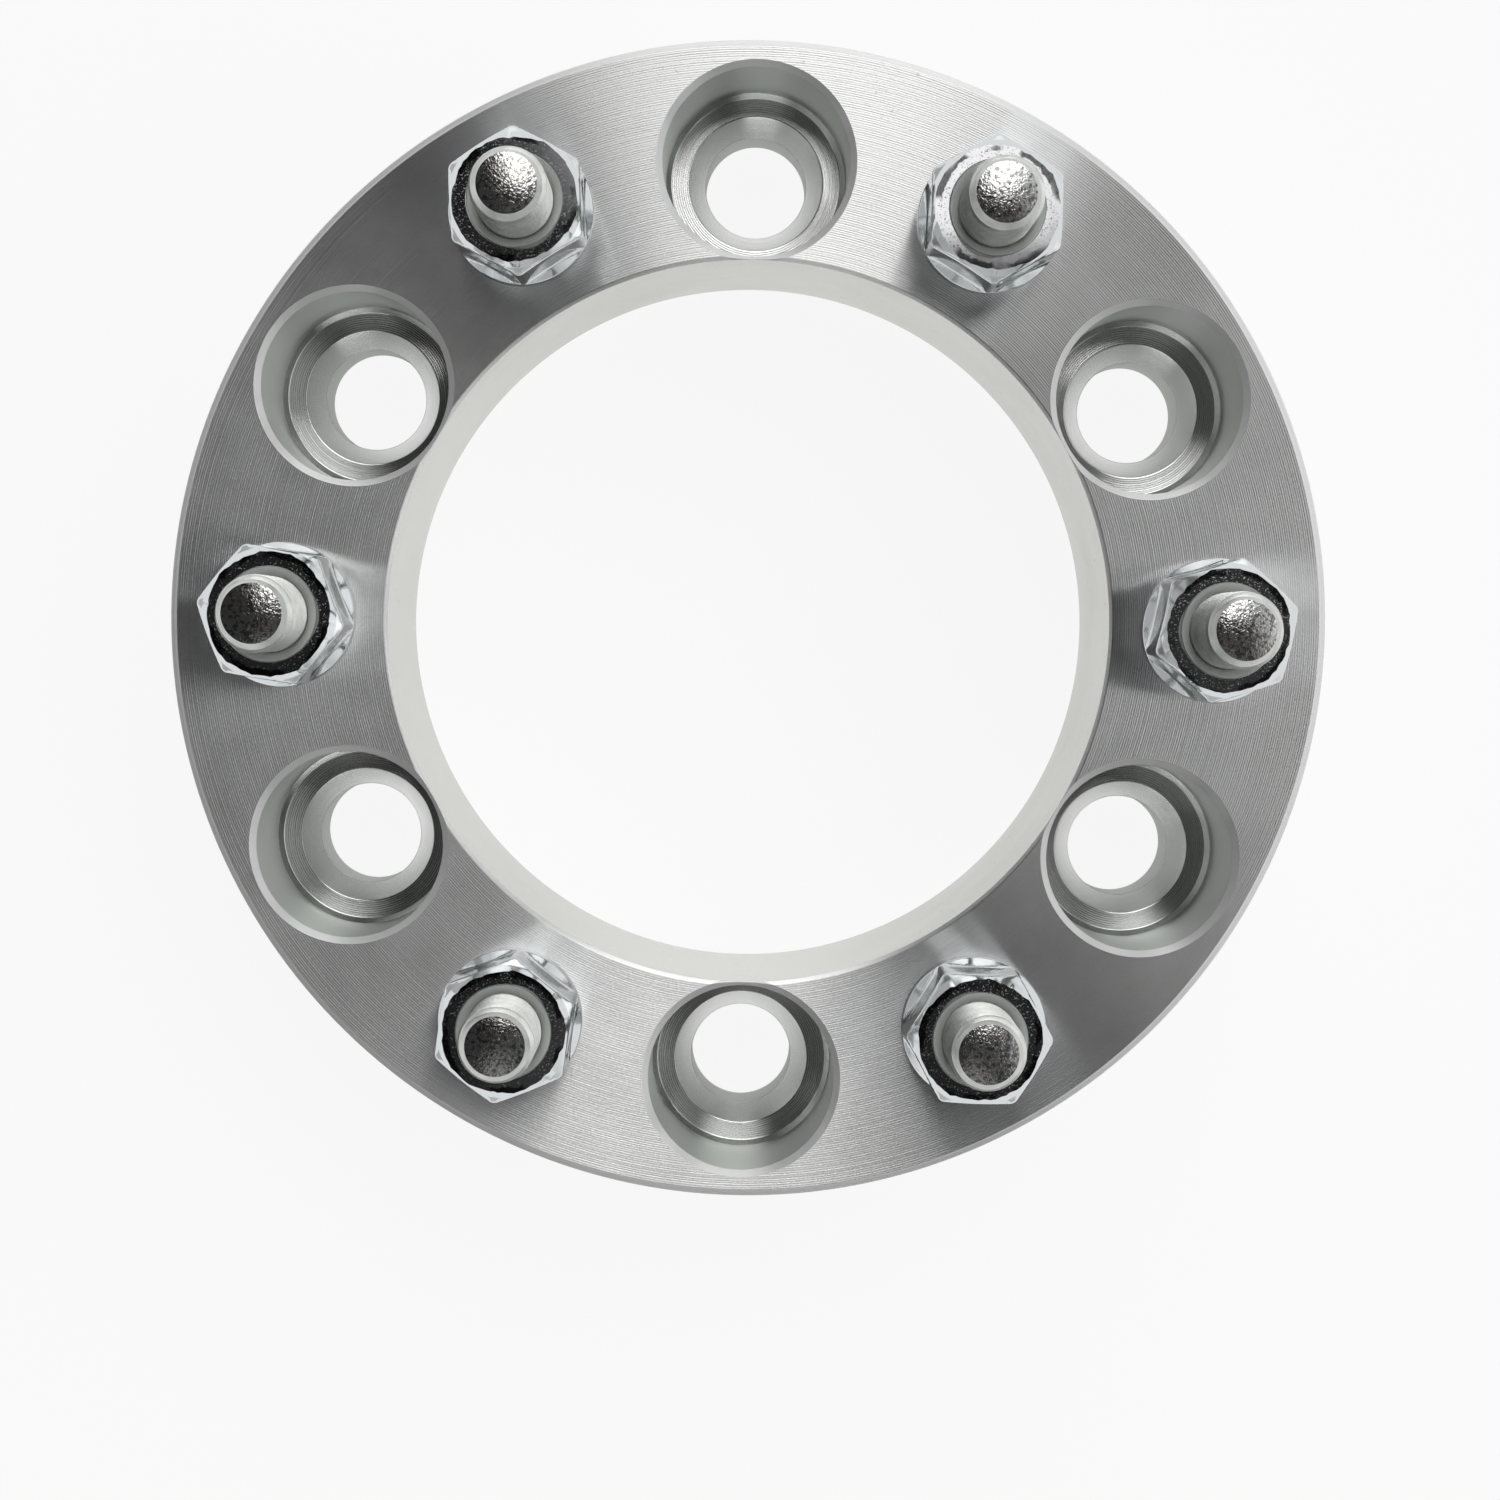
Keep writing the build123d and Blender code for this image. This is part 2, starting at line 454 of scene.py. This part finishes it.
class Nodes:
    """Shader nodes of one tree. Each method adds a node and gives its output socket."""

    def __init__(self, tree):
        self.tree = tree

    def feed(self, node, inputs):
        """Links sockets to a node's inputs, or sets values there. inputs is a dict, or a row of the first
        inputs in order."""
        pairs = inputs.items() if isinstance(inputs, dict) else enumerate(inputs)
        for key, value in pairs:
            if isinstance(value, bpy.types.NodeSocket):
                self.tree.links.new(value, node.inputs[key])
            else:
                node.inputs[key].default_value = value

    def add(self, kind, inputs=(), output=0, **settings):
        node = self.tree.nodes.new(kind)
        for key, value in settings.items():
            setattr(node, key, value)
        self.feed(node, inputs)
        return node.outputs[output]

    def math(self, operation, *inputs):
        return self.add("ShaderNodeMath", inputs, operation=operation)

    def vector(self, operation, *inputs):
        return self.add("ShaderNodeVectorMath", inputs, operation=operation)

    def length(self, vector):
        return self.add("ShaderNodeVectorMath", (vector,), "Value", operation="LENGTH")

    def dot(self, a, b):
        return self.add("ShaderNodeVectorMath", (a, b), "Value", operation="DOT_PRODUCT")

    def scaled(self, vector, factor):
        return self.add("ShaderNodeVectorMath", {0: vector, "Scale": factor}, operation="SCALE")

    def combine(self, x=0.0, y=0.0, z=0.0):
        return self.add("ShaderNodeCombineXYZ", (x, y, z))

    def split(self, vector):
        node = self.tree.nodes.new("ShaderNodeSeparateXYZ")
        self.tree.links.new(vector, node.inputs[0])
        return node.outputs

    def noise(self, vector, scale, detail=2.0, roughness=0.5):
        inputs = {"Vector": vector, "Scale": scale, "Detail": detail, "Roughness": roughness}
        return self.add("ShaderNodeTexNoise", inputs)

    def noise_line(self, place, scale, detail):
        """Noise that varies along one number only."""
        inputs = {"W": place, "Scale": scale, "Detail": detail}
        return self.add("ShaderNodeTexNoise", inputs, noise_dimensions="1D")

    def step(self, value, low, high, to_low=0.0, to_high=1.0):
        """value taken smoothly from low..high to to_low..to_high."""
        inputs = (value, low, high, to_low, to_high)
        return self.add("ShaderNodeMapRange", inputs, interpolation_type="SMOOTHSTEP")

    def choose(self, share, elsewhere, there):
        """The number elsewhere where share is 0, and the number there where it is 1."""
        return self.math("MULTIPLY_ADD", share, there - elsewhere, elsewhere)

    def mix(self, factor, a, b):
        """Colour a where factor is 0, and b where it is 1."""
        node = self.tree.nodes.new("ShaderNodeMix")
        node.data_type = "RGBA"
        shown = {socket.name: index for index, socket in enumerate(node.inputs) if socket.enabled}
        self.feed(node, {shown["Factor"]: factor, shown["A"]: a, shown["B"]: b})
        return next(socket for socket in node.outputs if socket.enabled)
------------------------
# GIVEN INSTRUCTION:
Take the data above and return it exactly.

# WRITTEN SOLUTION:
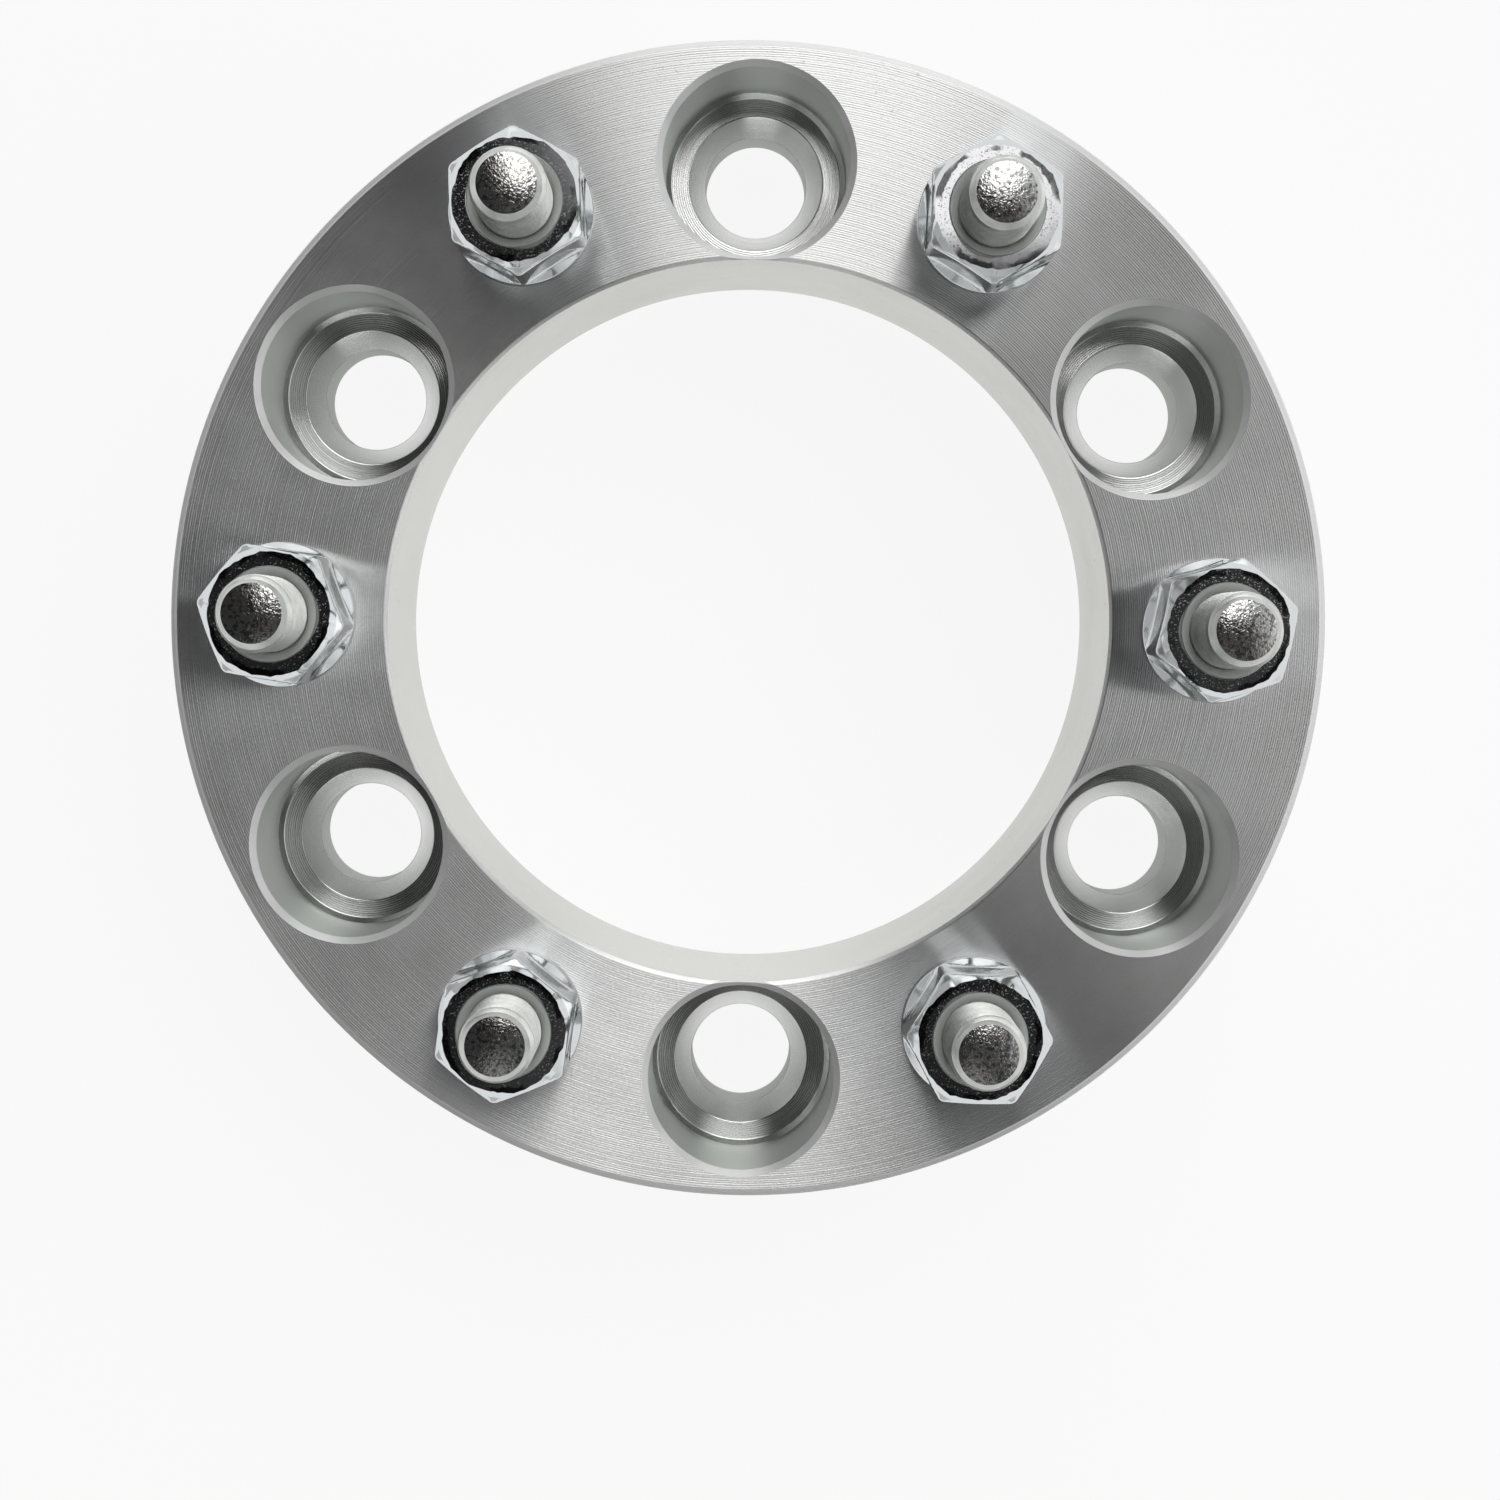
Keep writing the build123d and Blender code for this image. This is part 2, starting at line 454 of scene.py. This part finishes it.
class Nodes:
    """Shader nodes of one tree. Each method adds a node and gives its output socket."""

    def __init__(self, tree):
        self.tree = tree

    def feed(self, node, inputs):
        """Links sockets to a node's inputs, or sets values there. inputs is a dict, or a row of the first
        inputs in order."""
        pairs = inputs.items() if isinstance(inputs, dict) else enumerate(inputs)
        for key, value in pairs:
            if isinstance(value, bpy.types.NodeSocket):
                self.tree.links.new(value, node.inputs[key])
            else:
                node.inputs[key].default_value = value

    def add(self, kind, inputs=(), output=0, **settings):
        node = self.tree.nodes.new(kind)
        for key, value in settings.items():
            setattr(node, key, value)
        self.feed(node, inputs)
        return node.outputs[output]

    def math(self, operation, *inputs):
        return self.add("ShaderNodeMath", inputs, operation=operation)

    def vector(self, operation, *inputs):
        return self.add("ShaderNodeVectorMath", inputs, operation=operation)

    def length(self, vector):
        return self.add("ShaderNodeVectorMath", (vector,), "Value", operation="LENGTH")

    def dot(self, a, b):
        return self.add("ShaderNodeVectorMath", (a, b), "Value", operation="DOT_PRODUCT")

    def scaled(self, vector, factor):
        return self.add("ShaderNodeVectorMath", {0: vector, "Scale": factor}, operation="SCALE")

    def combine(self, x=0.0, y=0.0, z=0.0):
        return self.add("ShaderNodeCombineXYZ", (x, y, z))

    def split(self, vector):
        node = self.tree.nodes.new("ShaderNodeSeparateXYZ")
        self.tree.links.new(vector, node.inputs[0])
        return node.outputs

    def noise(self, vector, scale, detail=2.0, roughness=0.5):
        inputs = {"Vector": vector, "Scale": scale, "Detail": detail, "Roughness": roughness}
        return self.add("ShaderNodeTexNoise", inputs)

    def noise_line(self, place, scale, detail):
        """Noise that varies along one number only."""
        inputs = {"W": place, "Scale": scale, "Detail": detail}
        return self.add("ShaderNodeTexNoise", inputs, noise_dimensions="1D")

    def step(self, value, low, high, to_low=0.0, to_high=1.0):
        """value taken smoothly from low..high to to_low..to_high."""
        inputs = (value, low, high, to_low, to_high)
        return self.add("ShaderNodeMapRange", inputs, interpolation_type="SMOOTHSTEP")

    def choose(self, share, elsewhere, there):
        """The number elsewhere where share is 0, and the number there where it is 1."""
        return self.math("MULTIPLY_ADD", share, there - elsewhere, elsewhere)

    def mix(self, factor, a, b):
        """Colour a where factor is 0, and b where it is 1."""
        node = self.tree.nodes.new("ShaderNodeMix")
        node.data_type = "RGBA"
        shown = {socket.name: index for index, socket in enumerate(node.inputs) if socket.enabled}
        self.feed(node, {shown["Factor"]: factor, shown["A"]: a, shown["B"]: b})
        return next(socket for socket in node.outputs if socket.enabled)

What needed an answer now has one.